The sycl-ls command correctly identifies the two GPUs:

[opencl:cpu:0] Intel(R) OpenCL, AMD Ryzen 7 5700G with Radeon Graphics          OpenCL 3.0 (Build 0) [2023.16.10.0.17_160000]
[opencl:acc:1] Intel(R) FPGA Emulation Platform for OpenCL(TM), Intel(R) FPGA Emulation Device OpenCL 1.2  [2023.16.10.0.17_160000]
[ext_oneapi_cuda:gpu:0] NVIDIA CUDA BACKEND, NVIDIA GeForce RTX 3060 8.6 [CUDA 12.2]
[ext_oneapi_hip:gpu:0] AMD HIP BACKEND, AMD Radeon Graphics gfx90c:xnack- [HIP 50731.92]

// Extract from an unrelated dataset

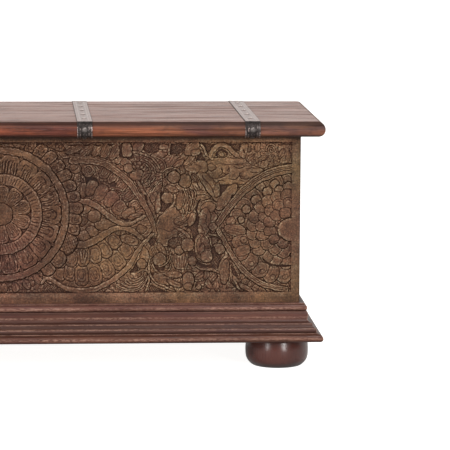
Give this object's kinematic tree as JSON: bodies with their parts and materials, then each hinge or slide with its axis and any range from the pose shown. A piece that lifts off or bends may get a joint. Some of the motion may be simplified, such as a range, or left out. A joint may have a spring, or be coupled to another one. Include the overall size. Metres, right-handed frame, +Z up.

Environment (please complete the following information):

al42and commented 11 months ago

Duplicate of #8112?

jinz2014 commented 11 months ago

@al42and Thank you for your suggestion.

jinz2014 commented 11 months ago

@mdessole If the results of comparing HIP and SYCL programs are available on gfx90c, thanks for letting people know.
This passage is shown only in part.